I have successfully generated npi-basic-image but when I try to access the raspberrypi using ssh (ethernet cable) I get error: DNS server missing on host How to enable dns-server on host rpi-basic-image ?
@cnxsoft
I have successfully created rpi-basic-image. I have installed openssh package already in image
actually I am trying to access laptop screen via ethernet (ssh) by giving static ip in /etc/network/interface at host side (laptop). eg:
auto lo
iface lo inet loopback
iface eth0 inet static
address 192.168.1.248
netmask 255.255.255.0
network 192.168.1.0
gateway 192.168.1.1
But when I try to search using “nmap -sP 192.168.1.1-255”, it says:
mass_dns: warning: Unable to determine any DNS servers. Reverse DNS is disabled. Try using –system-dns or specify valid servers with –dns-servers
how could this issue be resolved ?
Hi!
Congrats for the tutorial!
I have made an image with hob like you said but after i copy on it a cross-compiled program i can’t run it.I receive this message: -sh: program_name : not found.
If I copy the program to a raspberry that runs raspbian it works fine.
You know what can be the problem in this case?
Thanks
the smallest image i can get for the Pi 0 W is 125 MB. The website refered to is no longer online.
@Dr. Sherif Omran
I can see the pimpmypi website is not hosting the page anymore, but you don’t need that site to make an image with Yocto Project.
will it work for the raspberry pi 3 B+ ??
The Yocto Project will work on Raspberry Pi 3B+, but if you just download the image I provided it will miss the right firmware for RPi 3B+. If you follow the instructions – with a new version of Yocto Project as well – it should work on RPi 3B+.
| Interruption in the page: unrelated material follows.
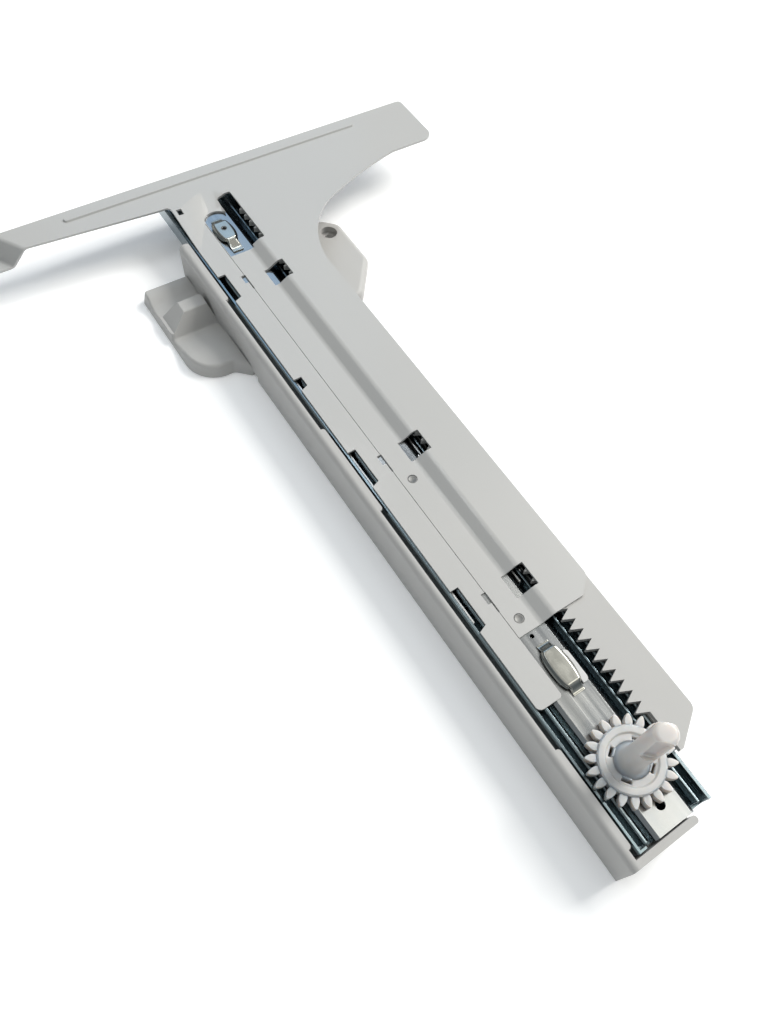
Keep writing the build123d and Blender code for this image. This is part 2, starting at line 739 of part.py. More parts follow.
with BuildPart() as pinion_shaft:
    with BuildSketch(Plane.XZ):
        with BuildLine():
            Polyline(
                (0, gear_bottom), (seat_r, gear_bottom), (seat_r, gear_top), (7.4, gear_top),
                (7.4, gear_top + 1.0), (shaft_r, gear_top + 2.2), (shaft_r, shaft_top - flat_length),
                (shaft_r - 0.1, shaft_top - flat_length), (shaft_r - 0.1, shaft_top - 1.8),
                (shaft_r - 1.8, shaft_top), (0, shaft_top), close=True,
            )
        make_face()
    revolve(axis=Axis.Z)
    with BuildSketch(Plane.XY.offset(gear_bottom)):
        Circle(pin_r + pin_play)
    extrude(amount=15, mode=Mode.SUBTRACT)
    # two flats that drive the cross rod, with a shallow pocket in each
    for side in (-1, 1):
        add(
            box(-8, 8, 6.3 * side - 2, 6.3 * side + 2, shaft_top - flat_length, shaft_top + 1),
            mode=Mode.SUBTRACT,
        )
        add(
            box(-2.2, 2.2, 4.2 * side - 0.8, 4.2 * side + 0.8, shaft_top - 20, shaft_top - 7),
            mode=Mode.SUBTRACT,
        )
pinion_shaft.part = pinion_shaft.part.moved(Location((gear_x, 0, 0), (0, 0, 45)))
pinion_shaft.part.label = "pinion_shaft"
export_step(pinion_shaft.part, "parts/pinion_shaft.step")

with BuildPart() as pinion_pin:
    with BuildSketch(Plane.XZ):
        with BuildLine():
            Polyline(
                (0, web_top - sheet - 1.4), (5.0, web_top - sheet - 1.4), (5.0, web_top - sheet),
                (pin_r, web_top - sheet), (pin_r, gear_bottom + 13), (pin_r - 0.6, gear_bottom + 13.8),
                (0, gear_bottom + 13.8), close=True,
            )
        make_face()
    revolve(axis=Axis.Z)
    with BuildSketch(Plane.XY.offset(web_top)):
        Circle(4.6)
    extrude(amount=gear_lift - 0.3)
pinion_pin.part = pinion_pin.part.moved(Location((gear_x, 0, 0)))
pinion_pin.part.label = "pinion_pin"
export_step(pinion_pin.part, "parts/pinion_pin.step")
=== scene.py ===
import bmesh
import bpy
import json
from math import acos, cos, pi, radians, sin, sqrt, tan
from mathutils import Matrix, Vector

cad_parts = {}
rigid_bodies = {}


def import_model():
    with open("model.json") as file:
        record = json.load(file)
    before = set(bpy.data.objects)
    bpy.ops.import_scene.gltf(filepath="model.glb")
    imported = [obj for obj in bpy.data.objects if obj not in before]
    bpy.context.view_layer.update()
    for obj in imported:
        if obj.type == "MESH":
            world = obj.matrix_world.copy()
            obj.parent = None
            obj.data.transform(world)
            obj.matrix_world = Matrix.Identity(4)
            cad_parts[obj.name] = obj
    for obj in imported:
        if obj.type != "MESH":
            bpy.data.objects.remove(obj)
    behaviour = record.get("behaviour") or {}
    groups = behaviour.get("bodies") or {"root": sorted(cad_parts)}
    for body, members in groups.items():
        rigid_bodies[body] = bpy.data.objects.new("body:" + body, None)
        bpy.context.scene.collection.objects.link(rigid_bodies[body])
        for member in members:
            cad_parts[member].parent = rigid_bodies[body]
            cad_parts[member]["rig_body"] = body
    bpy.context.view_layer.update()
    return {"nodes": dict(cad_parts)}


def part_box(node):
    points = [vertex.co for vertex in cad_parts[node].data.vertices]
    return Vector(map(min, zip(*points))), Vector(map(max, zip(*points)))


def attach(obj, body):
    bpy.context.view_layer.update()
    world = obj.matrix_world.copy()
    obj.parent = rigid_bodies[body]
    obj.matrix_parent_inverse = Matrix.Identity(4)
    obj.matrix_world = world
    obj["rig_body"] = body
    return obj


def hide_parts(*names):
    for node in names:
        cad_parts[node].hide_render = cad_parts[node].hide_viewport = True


# Freezer drawer rail, one side. +X is the opening direction, +Z points away from the
# cabinet wall, +Y is the closed side wall of the housing. Metres; mm() takes millimetres.
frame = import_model()
nodes = frame["nodes"]


def mm(*sizes):
    """Millimetres to metres: one number, or a point."""
    return sizes[0] / 1000 if len(sizes) == 1 else Vector([s / 1000 for s in sizes])


# ---- node desk --------------------------------------------------------------------------
class Signal:
    """A value passed between nodes. Sums and products of signals become math nodes."""

    def __init__(self, desk, node, output):
        self.desk, self.node, self.output = desk, node, output

    def __getitem__(self, output):
        return Signal(self.desk, self.node, self.node.outputs[output])

    def maths(self, operation, *values):
        """A math node over these values."""
        return self.desk.add("ShaderNodeMath", {"operation": operation}, dict(enumerate(values)))

    def __add__(self, other):
        return self.maths("ADD", self, other)

    def __sub__(self, other):
        return self.maths("SUBTRACT", self, other)

    def __rsub__(self, other):
        return self.maths("SUBTRACT", other, self)

    def __mul__(self, other):
        return self.maths("MULTIPLY", self, other)

    def __truediv__(self, other):
        return self.maths("DIVIDE", self, other)

    __radd__, __rmul__ = __add__, __mul__

    def within(self, low, high):
        """Stretches low..high to 0..1 and holds it there."""
        return self.desk.add("ShaderNodeMapRange", {"interpolation_type": "SMOOTHSTEP"},
                             {"Value": self, "From Min": low, "From Max": high})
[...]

No. At least not without exchanging the primary OS called ThreadX on the FAT partition. RPi users usually don’t know it but the main operating system on these RPi thingies is a closed source RTOS (euphemistically called ‘firmware’) that needs to be loaded first and everything that’s related to hardware happens here.
Asides that it really makes no sense to run a software stack that is half a decade old today.